6720 x 4376 px | 56.9 x 37.1 cm | 22.4 x 14.6 inches | 300dpi

Date taken:

10 February 2019

Location:

Lancashire Mining Museum Higher Green Lane Astley, Manchester, Lancs, England, Uk, M29 7JB

More information:

Astley Green Colliery was a coal mine in Astley, Greater Manchester, then in the historic county of Lancashire, England. It was the last colliery to be sunk in Astley. Sinking commenced in 1908 by the Pilkington Colliery Company, a subsidiary of the Clifton and Kersley Coal Company, at the southern edge of the Manchester Coalfield, working the Middle Coal Measures where they dipped under the Permian age rocks under Chat Moss. The colliery was north of the Bridgewater Canal. In 1929 it became part of Manchester Collieries, and in 1947 was nationalised and integrated into the National Coal Board. It closed in 1970, and is now Astley Green Colliery Museum. No 1 pit was sunk to 890 yards primarily to win coal from the Trencherbone mine and No 2 pit was 833 yards deep. The shaft was 23 feet in diameter. The Crombouke and Rams mines were intersected by the sinkings. Firedamp was a problem in the new workings and ventilation was a problem. The headgear of No.1 pit survives, it is made from wrought iron lattice girders with riveted plates at the joints and one small and two large wheels mounted at the top.
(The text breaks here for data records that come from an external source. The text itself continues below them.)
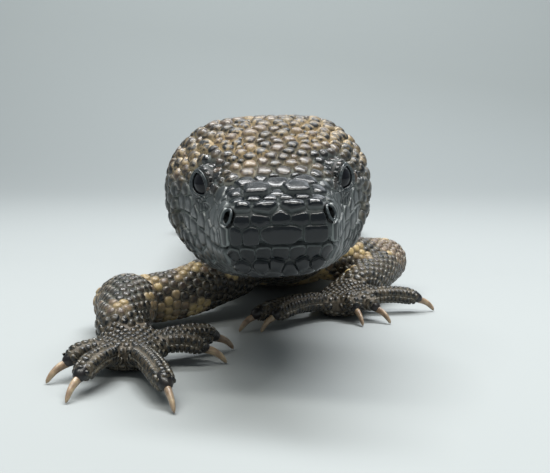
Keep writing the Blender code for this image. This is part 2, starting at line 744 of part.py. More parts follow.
def make_foot(name, key, wrist):
    """A sole with five clawed toes, joined in one piece, flat on the ground."""
    side = LEGS[key][0]
    (x, y), heading, length, width, tips = FEET[key]
    middle = np.array((side * x, y, SOLE_HEIGHT * 0.46))
    angle = math.radians(heading)
    way = np.array((side * math.sin(angle), -math.cos(angle), 0.0))
    across = np.cross(way, (0, 0, 1))
    sole = make_palm(name, middle, way, length, width, wrist)
    pieces = []
    for tip in tips:
        point = np.array((side * tip[0], tip[1]))
        out = unit(point - middle[:2])
        reach = 0.62 / math.hypot(out @ across[:2] / (width / 2), out @ way[:2] / (length / 2))
        start = (middle[0] + out[0] * reach, middle[1] + out[1] * reach, 4.6)
        pieces += make_toe(start, point)
    apply_boolean(sole, "UNION", pieces)
    rest_on_ground(sole)
    return sole


def make_legs(body):
    """All four legs. Each piece is cut clear of the one it grows from."""
    trunk, neck = body[1], body[0]
    for key, (side, upper, lower) in LEGS.items():
        names = LEG_NAMES[key]
        root = limb(names[0], upper, side)
        rest_on_ground(root)
        apply_boolean(root, "DIFFERENCE", [standing_off(trunk), standing_off(neck)])
        middle = limb(names[1], lower, side)
        rest_on_ground(middle)
        apply_boolean(middle, "DIFFERENCE", [standing_off(root), standing_off(trunk)])
        wrist = np.array(lower[-1])
        wrist[0] *= side
        foot = make_foot(names[2], key, wrist)
        apply_boolean(foot, "DIFFERENCE", [standing_off(middle)])


clear_scene()
make_head()
make_legs(make_body())
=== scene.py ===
"""Looks of a life-size Rio Fuerte beaded lizard: skin, bony scutes, snout plates, lids, eyes and claws."""

import math

import bmesh
import bpy
import numpy as np
from mathutils import Matrix, Vector
from mathutils.bvhtree import BVHTree
from mathutils.kdtree import KDTree


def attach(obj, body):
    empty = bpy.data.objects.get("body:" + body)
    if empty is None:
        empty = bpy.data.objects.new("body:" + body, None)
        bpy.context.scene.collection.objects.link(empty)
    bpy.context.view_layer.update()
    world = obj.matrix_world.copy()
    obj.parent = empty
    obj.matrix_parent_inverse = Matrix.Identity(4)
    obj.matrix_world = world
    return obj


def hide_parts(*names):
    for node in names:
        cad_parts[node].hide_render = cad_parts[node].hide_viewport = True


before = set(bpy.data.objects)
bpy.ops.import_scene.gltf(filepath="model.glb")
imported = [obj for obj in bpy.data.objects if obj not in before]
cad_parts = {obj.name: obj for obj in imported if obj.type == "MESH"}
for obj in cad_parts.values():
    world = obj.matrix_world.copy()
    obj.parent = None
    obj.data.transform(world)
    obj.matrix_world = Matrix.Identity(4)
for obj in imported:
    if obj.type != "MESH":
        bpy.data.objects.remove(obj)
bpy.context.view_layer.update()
scene = bpy.context.scene
MM = 0.001

# Camera. It stands about 15 cm before the snout, a little above the head's middle, and looks slightly
# down. So near, the head looks large against the arms, and hides most of the body.
CAMERA_PLACE = (0.0, -363 * MM, 55 * MM)
CAMERA_DOWN = 7.2  # degrees
camera = bpy.data.objects.new("camera", bpy.data.cameras.new("camera"))
camera.data.lens = 50
camera.data.sensor_width = 36
camera.data.clip_start = 0.01
camera.location = CAMERA_PLACE
camera.rotation_euler = (math.radians(90 - CAMERA_DOWN), 0, 0)
scene.collection.objects.link(camera)
scene.camera = camera


# Stage. A pale matt paper sweep that the animal lies on: it runs level under the animal and then
# bends up behind it, so that no edge shows.
def linear(hex_colour):
    """Linear colour of an sRGB hex value such as #c0c4c8."""
    channels = [int(hex_colour[i : i + 2], 16) / 255 for i in (1, 3, 5)]
    return [c / 12.92 if c <= 0.04045 else ((c + 0.055) / 1.055) ** 2.4 for c in channels] + [1.0]


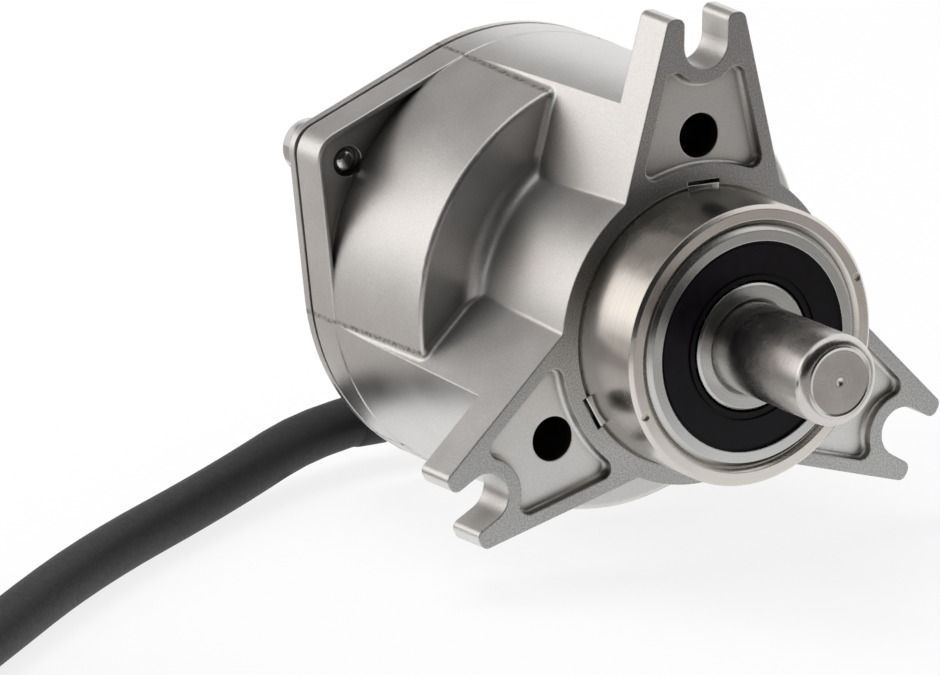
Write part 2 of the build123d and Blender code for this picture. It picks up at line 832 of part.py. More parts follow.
with BuildPart() as gland_nut:
    with BuildSketch(Plane.YZ.offset(hex_end_x)):
        with Locations((gland_y, gland_z)):
            Circle(gland_nut_radius)
    extrude(amount=-gland_nut_length)
    fillet(gland_nut.edges().group_by(Axis.X)[0], gland_nut_rounding)
    with BuildSketch(Plane.YZ.offset(hex_end_x)):
        with Locations((gland_y, gland_z)):
            Circle(gland_seal_radius)
    extrude(amount=-gland_nut_length, mode=Mode.SUBTRACT)
    with BuildSketch(Plane.YZ.offset(hex_end_x - gland_nut_length / 2)):
        with Locations((gland_y, gland_z)):
            with PolarLocations(gland_nut_radius, grip_count):
                Circle(gland_grip_radius)
    extrude(amount=gland_nut_length / 2 - gland_grip_end, mode=Mode.SUBTRACT)
save(gland_nut.part, "gland_nut")

with BuildPart() as gland_seal:
    with BuildSketch(Plane.YZ.offset(hex_end_x)):
        with Locations((gland_y, gland_z)):
            Circle(gland_seal_radius)
            Circle(cable_radius, mode=Mode.SUBTRACT)
    extrude(amount=-gland_nut_length)
save(gland_seal.part, "gland_seal")


def tube(points, radii, radius, name):
    """Round tube along straight runs joined by tangent arcs."""
    with BuildPart() as run:
        with BuildLine():
            route = FilletPolyline(*points, radius=radii)
        with BuildSketch(Plane(origin=route @ 0, z_dir=route % 0)):
            Circle(radius)
        sweep()
    section = pi * radius ** 2
    print(name, "volume", round(run.part.volume, 1), "expected", round(section * route.length, 1))
    return run.part


def route_radii(points):
    """Bend radius at each corner, from its shorter run and its turn."""
    radii = []
    for before, corner, after in zip(points, points[1:], points[2:]):
        run_in = Vector(*corner) - Vector(*before)
        run_out = Vector(*after) - Vector(*corner)
        turn = radians(run_in.get_angle(run_out))
        radii.append(0.45 * min(run_in.length, run_out.length) / tan(turn / 2))
    return radii


# Coil of the cable that is put away, one closed ring of its outer shape
coil_half_width = coil_columns * cable_radius
coil_height = coil_layers * 2 * cable_radius
with BuildPart() as cable_coil:
    with BuildSketch(Plane(origin=(coil_x, coil_y, table_z), x_dir=(1, 0, 0), z_dir=(0, -1, 0))):
        with Locations((coil_radius, coil_height / 2)):
            RectangleRounded(2 * coil_half_width, coil_height, coil_corner)
    revolve(axis=Axis((coil_x, coil_y, 0), (0, 0, 1)))
save(cable_coil.part, "cable_coil")

# Cable from inside the outlet to the coil, lying on the table
cable_route = [
    (outlet_left_x + outlet_wall + cable_inner_end, gland_y, gland_z),
    (-21.0, gland_y, gland_z),
    (-46.0, 46.2, table_cable_z),
    (-78.0, 25.0, table_cable_z),
    (-107.0, -0.5, table_cable_z),
    (-130.0, -20.0, table_cable_z),
]
cable_radii = route_radii(cable_route)
print("cable radii", [round(r, 1) for r in cable_radii])
with BuildPart() as cable:
    add(tube(cable_route, cable_radii, cable_radius, "cable"))
    add(cable_coil.part, mode=Mode.SUBTRACT)
save(cable.part, "cable")

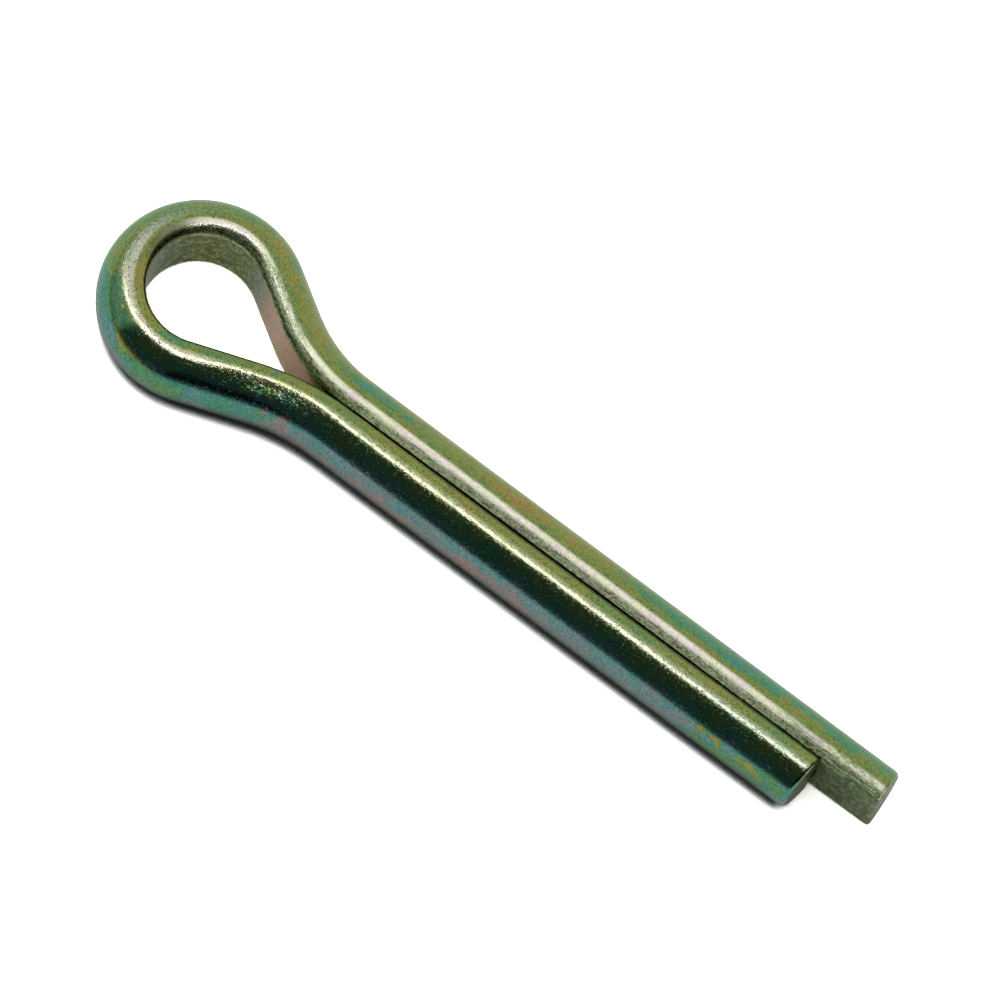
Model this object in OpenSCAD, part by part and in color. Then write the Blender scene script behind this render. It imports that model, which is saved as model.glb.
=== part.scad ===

It is nearly 30 metres (98 ft) high and was built by Head Wrightson of Stockton-on-Tees and completed by 1912. In 1912 a twin tandem compound 3300 horsepower winding engine built by Yates and Thom of Blackburn, the largest ever used on the Lancashire Coalfield, was installed at No 1 pit. The company built a smaller cross compound winding engine for No 2 pit, installed in 1919. In 1923 the colliery employed 1524 men underground and 436 surface workers; which increased to 1631 underground and 492 surface workers by 1933. At Nationalisation in 1947 the colliery employed 1375 below and 561 above ground. The surface workers included women, known as pit brow lasses, who sorted coal on the screens. Women were employed at Astley Green until the mid-1950s.